И вдруг — о удача! — критик процитировал именно ту страницу, которую я захватил с собой. Фраз, только что зачитанных им, в письме не было. Вероятно, оппонент сам не видел архива. По каталогу я знал, что тексты Вяземского до меня двадцать четыре года назад читала только одна ученая дама. Она-то, судя по выступлению оппонента, и передала ему когда-то переписанные и уже, вероятно, перепутанные страницы. Стало ясно: их ошибка — мой шанс!
Я едва дождался права на выступление и с достоинством положил на стол председателя только что процитированный лист. Пусть убедятся, какую вольность позволил себе мой критик.
— Посмотрите, в письме отсутствует названное имя, — сдержанно произнес я. — Докладчик скорее всего сам архива не видел.
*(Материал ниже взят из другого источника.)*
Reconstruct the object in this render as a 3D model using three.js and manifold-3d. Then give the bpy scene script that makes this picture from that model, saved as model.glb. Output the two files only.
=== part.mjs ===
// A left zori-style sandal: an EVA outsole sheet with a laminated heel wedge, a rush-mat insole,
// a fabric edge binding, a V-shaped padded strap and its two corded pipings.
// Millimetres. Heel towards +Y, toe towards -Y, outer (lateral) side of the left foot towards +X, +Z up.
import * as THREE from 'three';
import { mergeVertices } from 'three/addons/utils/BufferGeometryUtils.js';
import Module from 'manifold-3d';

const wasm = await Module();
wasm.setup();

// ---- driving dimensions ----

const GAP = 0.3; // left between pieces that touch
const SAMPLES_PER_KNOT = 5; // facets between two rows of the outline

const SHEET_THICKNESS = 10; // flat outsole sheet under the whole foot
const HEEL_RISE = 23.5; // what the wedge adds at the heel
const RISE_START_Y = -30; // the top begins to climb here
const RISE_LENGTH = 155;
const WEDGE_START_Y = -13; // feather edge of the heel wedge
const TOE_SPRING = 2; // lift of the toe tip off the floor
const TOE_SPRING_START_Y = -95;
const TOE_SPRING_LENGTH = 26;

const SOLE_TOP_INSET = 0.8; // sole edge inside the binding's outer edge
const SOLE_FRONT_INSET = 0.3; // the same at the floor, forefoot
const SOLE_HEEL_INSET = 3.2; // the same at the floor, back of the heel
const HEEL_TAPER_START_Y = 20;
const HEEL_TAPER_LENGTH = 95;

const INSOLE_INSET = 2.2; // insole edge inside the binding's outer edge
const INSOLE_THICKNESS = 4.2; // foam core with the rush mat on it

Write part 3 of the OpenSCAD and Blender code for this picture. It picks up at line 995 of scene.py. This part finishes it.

Председательствующая взяла фотокопию.
— Как отсутствует? Вот эта фраза. Она в постскриптуме. Правда, тут назван не Александр Васильевич, а его отец...
Мне возвращали французский текст.
Помню тупое остолбенение: я не знал, что сказать. И тут почему-то испуганно выкрикнул самое неумное, что только могло быть:
— Но я не знаю французского!
Все, что происходило дальше, описать трудно. В зале стоял хохот. Я слышал оскорбительные выкрики. Меня стыдили за недобросовестность. Уничтожали за невежество. Я был растоптан.
Ничего не соображая, я вцепился в края кафедры, боясь потерять сознание. И тут из небытия выплыла угроза оскорбленного мною Трубецкого: «ДУЭЛЬ!»
Да, это была дуэль. Для противников меня больше не существовало.
Много позже я вспомнил обстоятельства, которые привели к той трагической ошибке. Замечательная переводчица, как мне показалось, закончила перевод — последние слова, которые я записал, были стандартные: «Примите мои уверения...» И в это мгновение домашние позвали ее к телефону. Переводчица извинилась и ушла в соседнюю комнату. Я спрятал записанное, совершенно не предполагая, что в письме мог остаться постскриптум.